As mentioned before, the content inside this portfolio is very easy to fake. I have simply grabbed random "best pieces of work" that I think "accurately represent" my education. I mean, I grabbed a handful of the only papers I have left that were not bent or stained or destroyed and shoved them in this binder haphazardly. I could have taken a different approach to this letter and said what great things TBHS has done for me, but I would be pretending. I would also be lying. I could pretend I had an absolute grand time in my studies, but if you knew me at all, you would know I do not pretend, nor do I lie. I cannot remember how to graph a quadratic function, barely remember how to decipher miscellaneous SAT words from ninth grade English, and cannot recall from AP World History when the French Revolution started. However, I know that there are no islands in the Puget Sound, that the Columbia River flows from the ocean into the Cascades, and that Mexico is actually spelled Mejico thanks to my questionable History of the Pacific Northwest teacher who will remain nameless.

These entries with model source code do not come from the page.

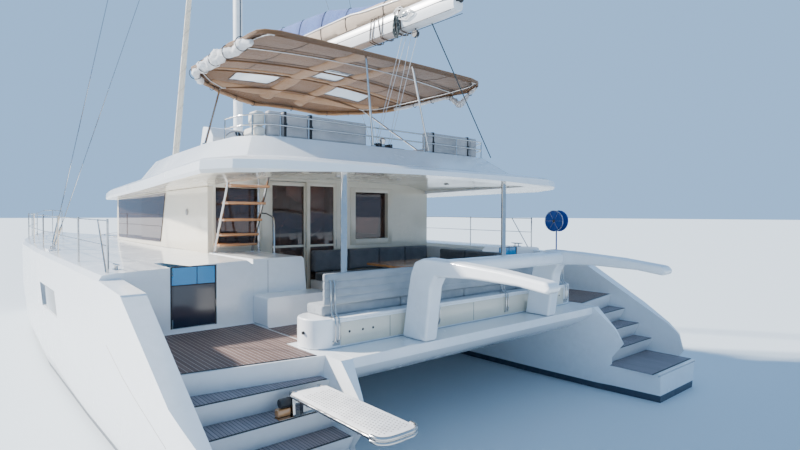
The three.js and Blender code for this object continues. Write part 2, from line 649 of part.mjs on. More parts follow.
// Cockpit furniture
const BENCH_Z = 1720;
const benchBase = prism("z", roundRect(-2590, 2590, -6500, -5960, 240, 4), SOLE_Z + GAP, BENCH_Z);
piece("aft_bench", benchBase, "gelcoat");
const benchSeat = prism("z", roundRect(-2380, 2380, -6330, -5980, 60), BENCH_Z + GAP, 1850);
piece("aft_bench_cushion", benchSeat, "grey");
const backrest = join(
  prism("y", roundRect(-2390, 2390, 1850, 2220, 30), -6400, -6355),
  [-2300, -720, 720, 2300].map((x) => block(x - 22, x + 22, -6450, -6398, BENCH_Z + GAP, 2060)),
);
piece("aft_bench_backrest", backrest, "grey");

const sofa = join(
  block(-560, 2250, -3700, BULKHEAD_Y - 60, SOLE_Z + GAP, 1840),
  block(1600, 2250, -5200, -3650, SOLE_Z + GAP, 1840),
  block(-560, 2250, -3200, BULKHEAD_Y - 60, 1800, 2230),
  block(2110, 2250, -5200, -3200, 1800, 2190),
);
piece("cockpit_sofa", sofa, "dark");
const table = join(
  prism("z", roundRect(60, 1480, -4900, -3860, 120), 1990, 2030),
  rod([770, -4380, SOLE_Z + GAP], [770, -4380, 2000], 60, 12),
  rod([770, -4380, SOLE_Z + GAP], [770, -4380, SOLE_Z + 20], 210, 16),
);
piece("cockpit_table", table, "wood");

// Flybridge cushions and helm
const SEAT_REACH = 2040; // the seats end inside the coaming, their backs pass over it
for (const [name, x0, x1] of LOUNGES) {
  const [seat0, seat1] = [Math.max(x0, -SEAT_REACH), Math.min(x1, SEAT_REACH)];
  const cushion = join(
    block(seat0, seat1, -4640, LOUNGE_FRONT_Y - 10, LOUNGE_Z + GAP, LOUNGE_Z + 120),
    block(x0, x1, -4665, -4530, COAMING_Z + GAP, 4345),
  );
  piece(`flybridge_cushion_${name}`, cushion, "grey");
}
const HELM = [-900, -700, 4300]; // the wheel's hub
const CONSOLE = [[-620, FLY_SOLE_Z + GAP], [-620, 4480], [-420, 4700], [-60, 4760], [120, 4300],
  [160, FLY_SOLE_Z + GAP]];
piece("helm_console", prism("x", CONSOLE, HELM[0] - 500, HELM[0] + 500), "gelcoat");
const wheelRim = solid(new THREE.TorusGeometry(330, 17, 8, 28).rotateX(Math.PI / 2));
const spokes = [0, 1, 2, 3, 4].map((i) => {
  const turn = (i * 2 * Math.PI) / 5;
  return rod([0, 0, 0], [330 * Math.sin(turn), 0, 330 * Math.cos(turn)], 11);
});
const wheel = join(wheelRim, spokes, rod([0, -30, 0], [0, 80 - GAP, 0], 45, 14));
piece("helm_wheel", wheel, "steel", object, HELM);

// Bimini: a crowned canopy on a stainless frame
// The canopy's cross sections, from its straight aft edge to its drooping, rounded front
// columns: y, reach to port, reach to starboard, height of the side edges, rise of the middle
const CANOPY_RINGS = [
  [-4880, 2120, 1750, 5370, 12],
  [-4800, 2310, 2010, 5370, 30],
  [-4700, 2380, 2140, 5370, 50],
  [-4500, 2420, 2260, 5370, 80],
  [-3900, 2440, 2350, 5370, 135],
  [-3000, 2430, 2370, 5370, 175],
  [-2240, 2400, 2360, 5370, 185],
  [-1900, 2080, 2080, 5290, 205],
  [-1560, 1620, 1620, 5250, 160],
  [-1280, 1100, 1200, 5225, 85],
  [-1060, 480, 620, 5200, 15],
];
const CANOPY = 26; // the cloth and its piping
const canopySection = (y) => {
  const i = CANOPY_RINGS.findIndex((ring, n) => n && ring[0] >= y);
  const [a, b] = [CANOPY_RINGS[i - 1], CANOPY_RINGS[i]];
  const t = (y - a[0]) / (b[0] - a[0]);
  return a.map((value, n) => value + t * (b[n] - value));
};
const reachOf = ([, toPort, toStarboard], x) => (x < 0 ? toPort : toStarboard);
const canopyHeight = (section, x) => section[3] + section[4] * (1 - (x / reachOf(section, x)) ** 2);
function canopy() {
  const rings = CANOPY_RINGS.map((section) => {
    const shares = [-1, -0.8, -0.55, -0.28, 0, 0.28, 0.55, 0.8, 1];
    const xs = shares.map((share) => share * reachOf(section, share));
    const at = (x, thick) => [x, section[0], canopyHeight(section, x) + thick];
    return [...xs.map((x) => at(x, CANOPY)), ...xs.reverse().map((x) => at(x, 0))];
  });
  return loft(rings, [0, 2]);
}
const bimini = canopy();
piece("bimini_canopy", bimini, "tan");

const HOOPS = [-4760, -3900, -3000, -2240, -1650]; // their places along the boat
const HOOP_IN = 70; // they end this far inside the cloth's edges
const BELOW_CANOPY = RAIL_R + 8; // the tubes are trimmed where the cloth lies on them
const underCanopy = (x, y) => [x, y, canopyHeight(canopySection(y), x) - BELOW_CANOPY];
const hoopPoint = (share, y) =>
  underCanopy(share * (reachOf(canopySection(y), share) - HOOP_IN), y);
const hoops = HOOPS.map((y) =>
  tube([-1, -0.8, -0.4, 0, 0.4, 0.8, 1].map((share) => hoopPoint(share, y)), RAIL_R, 6, 8));
const RUNNER_SHARE = 0.97; // the runners cross the hoops just inside their ends
const runners = [-1, 1].map((side) =>
  bars(HOOPS.map((y) => hoopPoint(side * RUNNER_SHARE, y)), RAIL_R));
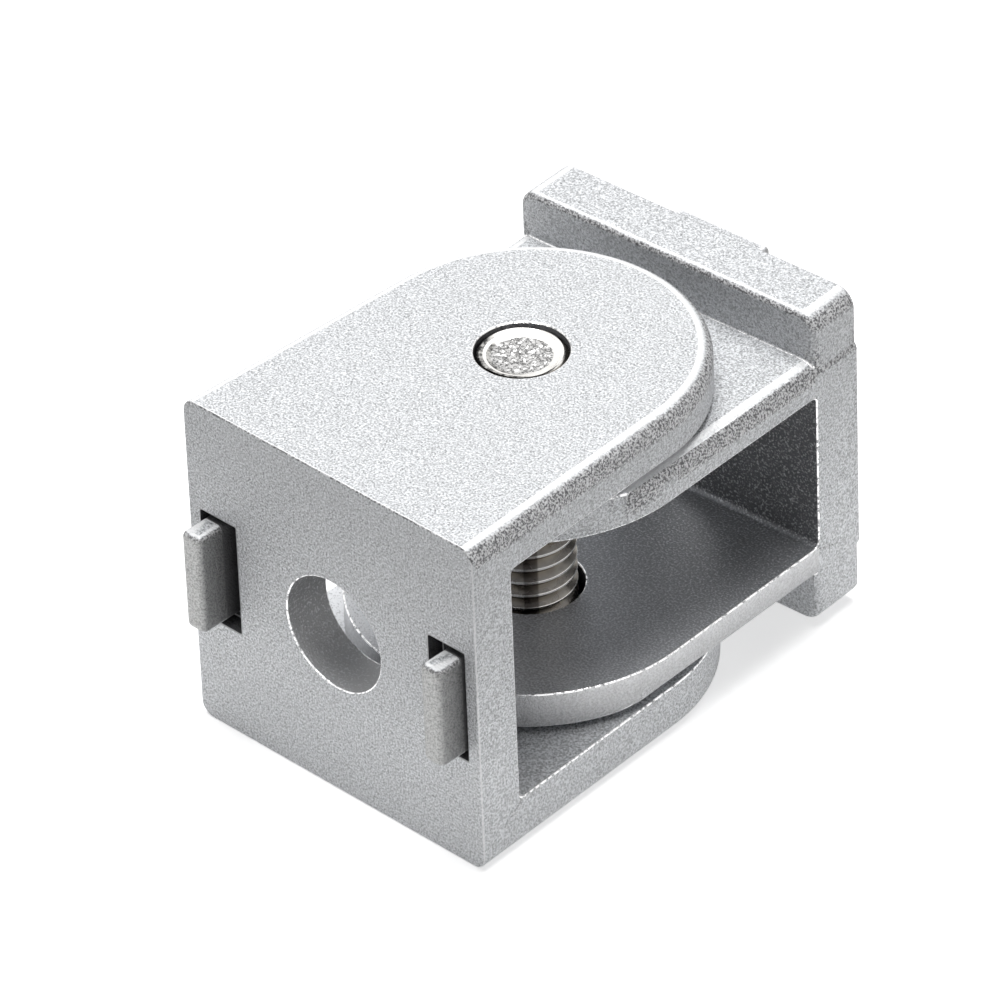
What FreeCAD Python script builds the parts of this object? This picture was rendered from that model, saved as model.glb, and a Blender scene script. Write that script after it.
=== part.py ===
import FreeCAD, Part
import math
import os

# Profile pivot joint for 20 mm slotted profile, in millimetres.
# Origin: centre of the outer fork's mounting face.
# +Y runs from that face towards the inner fork, +Z is the pivot axis.

# Outer fork
OUTER_WIDTH = 20.0
OUTER_HEIGHT = 19.75
OUTER_PLATE = 2.8
OUTER_REACH = 14.05
OUTER_END_OFFSET = 0.4
OUTER_TAPER_DEG = 2.7
OUTER_EDGE_RADIUS = 0.8
OUTER_FACE_RADIUS = 0.1
UPPER_OUTER_EAR = 2.65
LOWER_OUTER_EAR = 2.95
OUTER_LUG_INSET = 1.0

# Inner fork, fitted to the outer one
INNER_SIDE_INSET = 0.15
INNER_REACH = 14.5
INNER_TAPER_DEG = 1.0
INNER_EDGE_RADIUS = 0.85
UPPER_INNER_EAR = 2.0
LOWER_INNER_EAR = 2.05
UPPER_EAR_GAP = 0.4
LOWER_EAR_GAP = 0.35
INNER_PLATE = 3.25
FLANGE_SIDE_INSET = 0.15
FLANGE_END_INSET = 0.3
FLANGE_CORNER_RADIUS = 1.05
FLANGE_EDGE_RADIUS = 0.35
INNER_LUG_INSET = 0.95

# Features that both forks share
MOUNT_BORE_RADIUS = 3.25
WINDOW_CORNER_RADIUS = 0.35
LUG_LENGTH = 5.95
LUG_THICKNESS = 1.35
LUG_STANDOFF = 1.65
LUG_EDGE_RADIUS = 0.35
POCKET_DEPTH = 1.0
POCKET_OUTER_GAP = 0.2
POCKET_INNER_GAP = 0.95
POCKET_END_GAP = 0.35

# Pivot screw, M5 countersunk with a hexagon socket
SCREW_RADIUS = 2.45
THREAD_RADIUS = 2.4
THREAD_CLEARANCE = 0.05
PIVOT_HOLE_CLEARANCE = 0.35
SEAT_HOLE_CLEARANCE = 0.2
HEAD_RADIUS = 4.8
HEAD_RIM = 0.25
HEAD_RECESS = 0.1
HEAD_RIM_CLEARANCE = 0.1
SOCKET_ACROSS_FLATS = 3.0
SOCKET_DEPTH = 1.9
SCREW_END_RECESS = 0.15
END_CHAMFER = 0.15
END_DISH_RADIUS = 1.6
END_DISH_DEPTH = 0.15

# The inner fork's swing from straight in the stored pose
REST_SWING_DEG = 3.4

PAST = 1.0
UP = FreeCAD.Vector(0, 0, 1)
ALONG = FreeCAD.Vector(0, 1, 0)

outer_top = OUTER_HEIGHT / 2
outer_bottom = -OUTER_HEIGHT / 2
window_top = outer_top - UPPER_OUTER_EAR
window_bottom = outer_bottom + LOWER_OUTER_EAR
inner_top = window_top - UPPER_EAR_GAP
inner_bottom = window_bottom + LOWER_EAR_GAP
gap_top = inner_top - UPPER_INNER_EAR
gap_bottom = inner_bottom + LOWER_INNER_EAR
inner_width = OUTER_WIDTH - 2 * INNER_SIDE_INSET
flange_width = inner_width - 2 * FLANGE_SIDE_INSET
flange_height = OUTER_HEIGHT - 2 * FLANGE_END_INSET


def point(x, y, z=0.0):
    return FreeCAD.Vector(x, y, z)


def box(x_range, y_range, z_range):
    """A box between pairs of x, y and z limits."""
    size = [high - low for low, high in (x_range, y_range, z_range)]
    corner = point(x_range[0], y_range[0], z_range[0])
    return Part.makeBox(size[0], size[1], size[2], corner)


def rod(radius, low, high, x=0.0, y=0.0):
    """A cylinder along Z between two heights."""
    return Part.makeCylinder(radius, high - low, point(x, y, low), UP)


def edges_where(shape, test):
    """The edges whose bounding box passes a test."""
    return [edge for edge in shape.Edges if test(edge.BoundBox)]


def lies_at(low, high, value):
    return abs(low - value) < 1e-4 and abs(high - value) < 1e-4


def fork_plan(half_width, end_centre, taper_deg):
    """Plan of a fork: flat mounting face on y = 0, tapering sides that run
    tangent into a round end."""
    slope = math.radians(taper_deg)
    end_radius = (half_width - end_centre * math.tan(slope)) * math.cos(slope)
    side_x = end_radius * math.cos(slope)
    side_y = end_centre + end_radius * math.sin(slope)
    foot_right = point(half_width, 0)
    foot_left = point(-half_width, 0)
    side_right = point(side_x, side_y)
    side_left = point(-side_x, side_y)
    tip = point(0, end_centre + end_radius)
    outline = Part.Wire([
        Part.LineSegment(foot_left, foot_right).toShape(),
        Part.LineSegment(foot_right, side_right).toShape(),
        Part.Arc(side_right, tip, side_left).toShape(),
        Part.LineSegment(side_left, foot_left).toShape(),
    ])
    return Part.Face(outline)


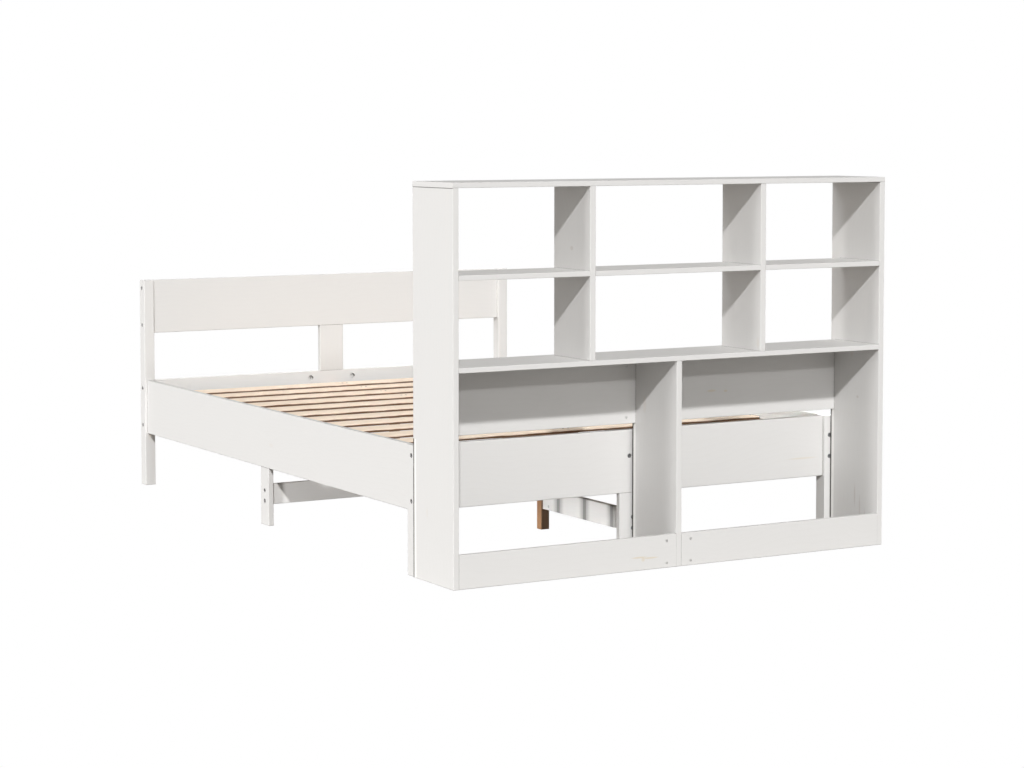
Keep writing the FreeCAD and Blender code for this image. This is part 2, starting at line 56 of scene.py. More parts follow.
class Shader:
    """A material or world node tree that is filled node by node."""

    def __init__(self, tree):
        self.nodes = tree.nodes
        self.links = tree.links
        self.nodes.clear()

    def add(self, kind, **settings):
        node = self.nodes.new(kind)
        for name, value in settings.items():
            setattr(node, name, value)
        return node

    def put(self, socket, value):
        """Link a socket to an output, or set its value."""
        if isinstance(value, bpy.types.NodeSocket):
            self.links.new(value, socket)
        else:
            socket.default_value = value

    def math(self, operation, a, b=0.0, c=None, clamp=False):
        node = self.add("ShaderNodeMath", operation=operation, use_clamp=clamp)
        self.put(node.inputs[0], a)
        self.put(node.inputs[1], b)
        if c is not None:
            self.put(node.inputs[2], c)
        return node.outputs[0]

    def times(self, a, b, clamp=False):
        return self.math("MULTIPLY", a, b, clamp=clamp)

    def minus(self, a, b):
        return self.math("SUBTRACT", a, b)

    def size(self, value):
        """The value without its sign."""
        return self.math("ABSOLUTE", value)

    def vector(self, operation, a, b=(0.0, 0.0, 0.0), result="Vector"):
        node = self.add("ShaderNodeVectorMath", operation=operation)
        self.put(node.inputs[0], a)
        self.put(node.inputs[1], b)
        return node.outputs[result]

    def axes(self, vector):
        node = self.add("ShaderNodeSeparateXYZ")
        self.put(node.inputs[0], vector)
        return node.outputs

    def place(self):
        """The point being shaded, in object coordinates, which are the frame's, in metres."""
        return self.add("ShaderNodeTexCoord").outputs["Object"]

    def normal(self):
        return self.add("ShaderNodeNewGeometry").outputs["Normal"]

    def combine(self, x, y, z):
        node = self.add("ShaderNodeCombineXYZ")
        for socket, value in zip(node.inputs, (x, y, z)):
            self.put(socket, value)
        return node.outputs[0]

    def noise(self, vector, scale, detail=2.0, roughness=0.5):
        node = self.add("ShaderNodeTexNoise")
        self.put(node.inputs["Vector"], vector)
        node.inputs["Scale"].default_value = scale
        node.inputs["Detail"].default_value = detail
        node.inputs["Roughness"].default_value = roughness
        return node.outputs["Fac"]

    def nearest_point(self, vector):
        """The distance to the nearest of points scattered one to each cell of a unit grid."""
        node = self.add("ShaderNodeTexVoronoi", feature="F1", voronoi_dimensions="3D")
        self.put(node.inputs["Vector"], vector)
        node.inputs["Scale"].default_value = 1.0
        node.inputs["Randomness"].default_value = 1.0
        return node.outputs["Distance"]

    def curve(self, value, stops):
        """A smooth curve through the stops, each given as its place and its height."""
        node = self.add("ShaderNodeValToRGB")
        node.color_ramp.interpolation = "EASE"
        elements = node.color_ramp.elements
        while len(elements) < len(stops):
            elements.new(0.5)
        for element, (place, height) in zip(elements, stops):
            element.position = place
            element.color = (height, height, height, 1.0)
        self.put(node.inputs["Fac"], value)
        return node.outputs["Color"]

    def span(self, value, low, high, to_low=0.0, to_high=1.0, smooth=True):
        """Goes from to_low to to_high while the value goes from low to high, and stays there beyond."""
        node = self.add("ShaderNodeMapRange", clamp=True)
        node.interpolation_type = "SMOOTHSTEP" if smooth else "LINEAR"
        self.put(node.inputs["Value"], value)
        for name, number in (("From Min", low), ("From Max", high), ("To Min", to_low), ("To Max", to_high)):
            node.inputs[name].default_value = number
        return node.outputs["Result"]

    def past(self, value, limit, blur, most=1.0):
        """Nothing below the limit and the most above it, with the step blurred that far to each side."""
        return self.span(value, limit - blur, limit + blur, 0.0, most)

    def short_of(self, value, limit, blur, most=1.0):
        """The most below the limit and nothing above it, with the step blurred that far to each side."""
        return self.span(value, limit - blur, limit + blur, most, 0.0)

    def mix(self, share, a, b):
        """The colour a, with that share of it changed to the colour b."""
        node = self.add("ShaderNodeMix", data_type="RGBA", blend_type="MIX")
        self.put(node.inputs["Factor"], share)
        for socket, value in ((node.inputs[6], a), (node.inputs[7], b)):
            self.put(socket, (*value, 1.0) if isinstance(value, tuple) else value)
        return node.outputs[2]

    def finish(self, kind, shader):
        """Give the shader to the tree's output, which is of that kind."""
        out = self.add(kind)
        self.put(out.inputs["Surface"], shader.outputs[0])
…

If you have not read enough complaints about her by now to know exactly who I am talking about, perhaps you have not done your job as well as you like to believe, and then perhaps I was right in my accusations that the TBHS and FWPS administrators simply care about numbers and not my education.

Actually, I know TBHS and FWPS administrators only care about numbers. Whether it is their budget, keeping their teachers happy with tenure, or trying to squash the Running Start program simply because the amount of students who choose to do it reflects poorly on the school and they do not receive funds for those students who choose to leave. Maybe it is really the TBHS and FWPS administrators who reflect poorly on this school instead of the Running Start kids who chose not to dilly-dally in the smelly halls of high school waiting for years to pass by as their brains get numbed with standards and beyond terrible grading systems. In my eighteen years, I have never experienced an institution that has administrators as selfish as those at TBHS or working as a FWPS district official.

Whoever is reading this should be very glad I got out of the halls of TBHS rather unscathed. If had not chosen to do Running Start at Highline Community College like so many fellow peers that I have surpassed in both educational attainment as well as achievement, I shudder to think of the lack of dedication I would have as I roll into the homestretch of my high school career and even beyond. Although sometimes I wish I had stayed at Beamer because you do not have to work hard, do not have to show up for class, can get suspended for 20 days, walk across the stage in the Tacoma Dome, and then return to school the next week to furiously scribble a few assignments so TBHS does not have to deal with you another year. A whole four years of schooling done in a few days? Sounds like heaven to me.

So thank you Federal Way School district for making a mockery of my education by assuming everything I have learned and done will be represented in this binder that will be recycled days after I graduate. Or as my sister stated so eloquently two years ago, it [my thirteenth year plan] trivializes a student's worth and encapsulates four years into 50 or so pieces of recycled tree bark. This portfolio does not reflect how great of a time I had at TBHS, how much I truly learned and achieved, or the lifelong friendships I have made over 18 years. It simply reflects the time I wasted at TBHS doodling on the margins of college-ruled paper and listening to many educators who should take a trip back to school themselves.

I bid adieu to you, TBHS. Once graduation comes, I can wipe my hands of the filth I call the Federal Way School District one final time.